Cyberbullying can have a large audience too. Posts on social networks, emails or group chats can be seen by lots of people very quickly.
Cyberbullies can also remain anonymous, by using fake profiles on social networks or blocking their phone numbers. This can make it harder to identify the bullies.
Sexting – a type of cyberbullying that involves the sharing of intimate information and images – can be particularly distressing, and includes unsolicited images sent to victims as well as the use of their own images/comments to blackmail, bully or harm.
Online fraud and identity theft are also particular areas of concern. Though these are new twists on longstanding criminal activity, as with cyberbullying the growth on new technology means that these forms of abuse are now potentially everywhere, all the time. Threats include viruses, which can infect your computer and damage it, and online scams. Online scams are when criminals use the internet to try to con people into giving them money or their personal information, and include fake websites, targeted emails and even grooming of victims through online forums. Anyone can become a victim of scams but older people may be particularly targeted, often because it is assumed that they have more money than younger people. Age UK is particularly concerned that recent changes to private pensions allowing people aged 55+ to take all their pension savings in cash will encourage the scammers to target this age group even more[iii].

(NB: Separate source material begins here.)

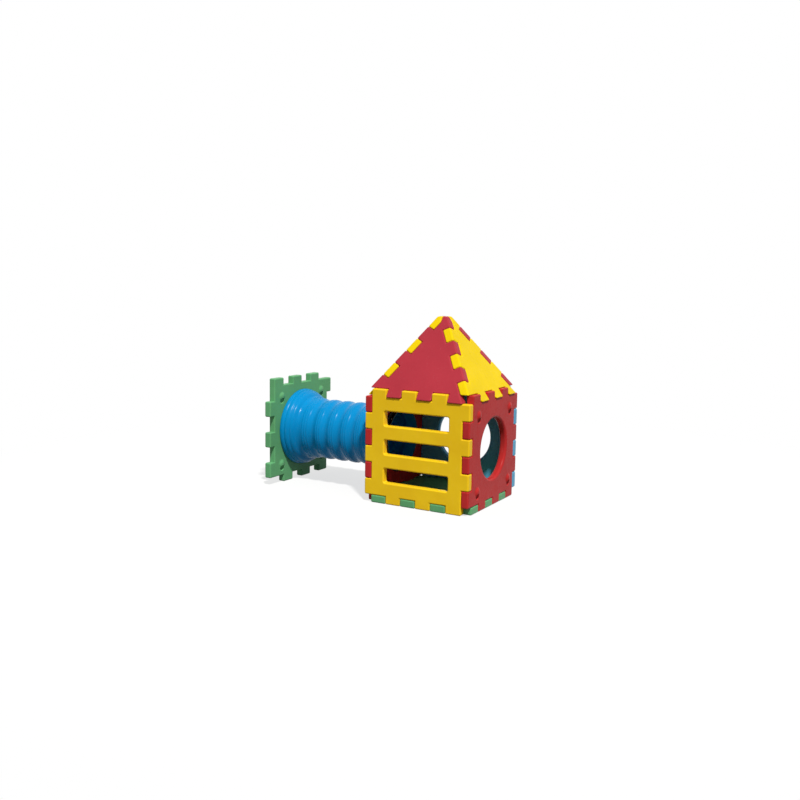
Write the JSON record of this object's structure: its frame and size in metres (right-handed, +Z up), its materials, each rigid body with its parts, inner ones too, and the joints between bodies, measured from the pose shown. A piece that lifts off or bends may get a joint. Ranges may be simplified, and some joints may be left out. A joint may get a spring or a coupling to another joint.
{
  "type": "panel play house with crawl tunnel",
  "caption": "Square play house of interlocking tabbed plastic panels with a pyramid roof, window slots, portholes and a ribbed crawl tunnel ending in a free-standing panel.",
  "frame": {"origin": "centre of the floor panel's underside, on the ground, midway between the four walls", "axes": "+X towards the right-hand porthole wall, away from the tunnel; -Y towards the slotted front; +Z up"},
  "size_m": [1.936, 0.9253, 1.4569],
  "materials": {
    "panel_yellow": "satin moulded polyethylene, warm yellow",
    "panel_red": "satin moulded polyethylene, brick red",
    "panel_green": "satin moulded polyethylene, mid green",
    "panel_light_blue": "satin moulded polyethylene, light blue",
    "roof_red": "satin moulded polyethylene, cherry red",
    "roof_yellow": "satin moulded polyethylene, bright yellow",
    "tunnel_blue": "glossy blow-moulded polyethylene, sky blue",
    "collar_black": "matte black plastic",
    "screw_steel": "zinc plated steel"
  },
  "bodies": {
    "root": {"floor_panel": "panel_green", "front_panel": "panel_yellow", "right_panel": "panel_red", "back_panel": "panel_light_blue", "left_panel": "panel_red", "end_panel": "panel_green", "roof_front": "roof_red", "roof_right": "roof_yellow", "roof_back": "roof_red", "roof_left": "roof_yellow", "crawl_tunnel": "tunnel_blue", "house_collar": "collar_black", "end_collar": "collar_black", "house_collar_screw_1": "screw_steel", "house_collar_screw_2": "screw_steel", "house_collar_screw_3": "screw_steel", "house_collar_screw_4": "screw_steel", "end_collar_screw_1": "screw_steel", "end_collar_screw_2": "screw_steel", "end_collar_screw_3": "screw_steel", "end_collar_screw_4": "screw_steel"}
  },
  "joints": []
}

[i] Internet users 2016, Office for National Statistics [ii] Connected Nations 2015, OfCom [iii] Only the tip of the iceberg: fraud against older people, Age Concern UK, April 2015
The way people access information has changed significantly in recent years with internet usage in Wales increasing from 42% of households in 2004 to 78% of households in 2015. It is estimated that 99% of homes in Wales potentially have access to broadband which has increased from just 12% in 2004. This coupled with the recent rapid increase in the use of smart phones and their associated apps has made a wide range of information and digital services far more accessible than at any point in history[iv].
If the current rate of growth continues it is predicted that almost all households in Wales will have access to the internet inside the next 10 years.
In December 2010 the Welsh Government published “Delivering a Digital Wales”, a strategy for all stakeholders and partners in Wales to realise the benefits of digital communications, recognising the central place digital communications now have in the growth of our economy and quality of life. In particular for the public sector, the Welsh Government want to see more public and government services delivered digitally so they are easier to access and become more efficient and convenient.
The negative impacts of social media was also a big concern for many with regards to issues such as cyber bullying and cybercrimes.